È proprio a questo punto che entra in gioco la finanza sostenibile, intesa come strumento chiave del ben più ampio concetto di economia sostenibile.
Come evidenziato dal manuale “Finanza sostenibile ed economia circolare” fornito dal Forum per la Finanza Sostenibile in collaborazione con CONAI, negli ultimi anni il sistema finanziario è stato chiamato proprio a supportare la transizione ecologica dell’Europa: la finanza sostenibile integra i principi ambientali nelle decisioni degli operatori finanziari.
Come?

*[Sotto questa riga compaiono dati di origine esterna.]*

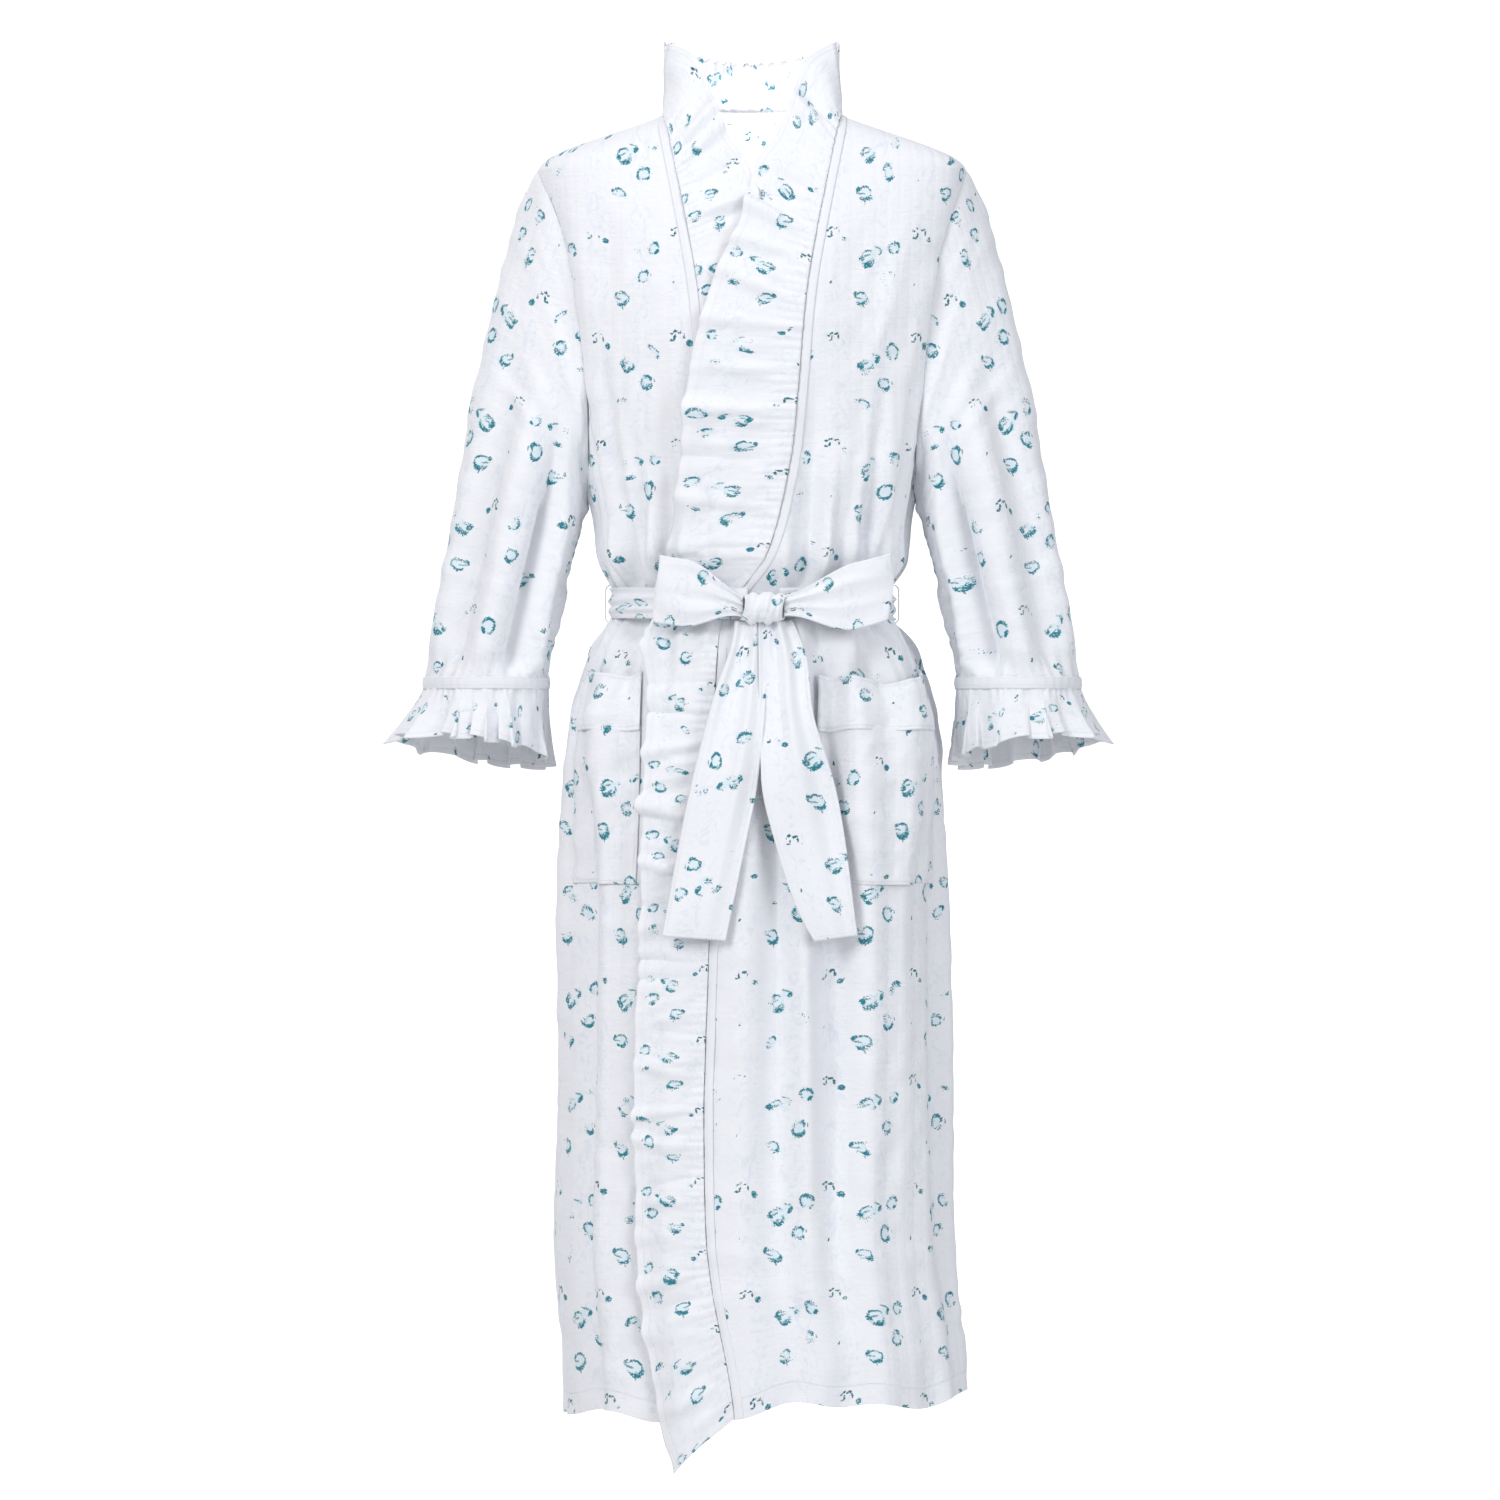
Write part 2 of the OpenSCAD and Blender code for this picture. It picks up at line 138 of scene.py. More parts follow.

Indirizzando in modo coerente gli investimenti verso le imprese impegnate a limitare il proprio impatto ambientale: questa scelta viene fatta, perciò, non solo in base al prodotto che tali imprese offrono, ma anche in considerazione delle modalità di produzione e all’organizzazione interna al proprio business (il cambiamento, a volte difficile, di cui parlavamo prima).
La sostenibilità diventa un vero e proprio parametro: non si opera più (solo) sui profitti, ma analizzando l’impatto ambientale, sociale e di governance (ESG – environmental, social, governance) delle imprese.
(Si capisce, allora, come la finanza sostenibile includa anche altro oltre alla tematica prettamente ambientale: per esempio, per la dimensione sociale, i parametri cui fare riferimento al momento dell’investimento possono essere le condizioni di lavoro dei dipendenti, così come la loro salute e sicurezza.)
Ma come si può scegliere il proprio investimento sostenibile?
Le attività economiche possono essere considerate sostenibili in base a come e quanto contribuiscono ai sei obiettivi ambientali:
- Riduzione del cambiamento climatico (tramite il controllo delle emissioni di gas serra)
- Difesa della biodiversità
- Adeguamento al cambiamento climatico
- Utilizzo sostenibile (e salvaguardia) delle acque
- Utilizzo del modello di economia circolare
- Contenimento dell’attività inquinante
Dovranno favorire almeno uno di questi obiettivi, senza però fare troppi danni nelle altre direzioni: ciò vuol dire che una singola buona azione, con danni “collaterali”, non permetterà all’attività di essere qualificata come sostenibile.
Inoltre, implementare il ruolo della finanza per la nascita di un’economia che consegua obiettivi ambientali rientra tra gli obiettivi della Comunità Europea: il piano d’azione dell’Unione Europea sulla finanza sostenibile adottato dalla Commissione nel 2018, nasce proprio dall’intenzione di indirizzare i flussi finanziari verso investimenti che sostengono l’obiettivo dell’Accordo di Parigi (un’economia di emissioni di carbonio neutre entro il 2050) e delle Nazioni Unite.
Nell’ambito di questo piano d’azione, il famoso Green Deal Europeo, il 9 marzo 2020 è stato pubblicato il report sulla tassonomia UE delle attività economiche sostenibili redatto dal TEG – Technical Expert Group on Sustainable Finance, uno strumento pensato per fornire chiarezza in merito alle attività da considerarsi sostenibili, aiutando così gli investitori e le società a promuovere la transizione verso un’economia a basse emissioni di carbonio.
Al suo interno sono considerate moltissime attività, dall’agricoltura all’ICT (Information and Communications Technology): per lo più si tratta di attività che contribuiscono a limitare gli effetti dell’inquinamento e surriscaldamento globale, ma il documento include anche quelle imprese che, nonostante non siano al 100% green, stanno facendo qualche passo in questa direzione.
In questo caso si tratta di attività che non possono essere eliminate solo perché non soddisfano i canoni richiesti dalla sostenibilità: il TEG, per queste attività considerate indispensabili per la nostra società, ha previsto dei criteri che permettano di apprezzarne anche i semplici miglioramenti.
Tutto in direzione di un futuro completamente sostenibile e, perché no, anche proficuo: uno studio di Bankitalia ha infatti evidenziato come gli investimenti in titoli low carbon siano in grado di garantire rendimenti superiori, poiché “le imprese attente ai fattori ESG sono generalmente meno esposte a rischi operativi, legali e reputazionali, e sono più orientate all’innovazione e all’efficienza nell’allocazione delle risorse”.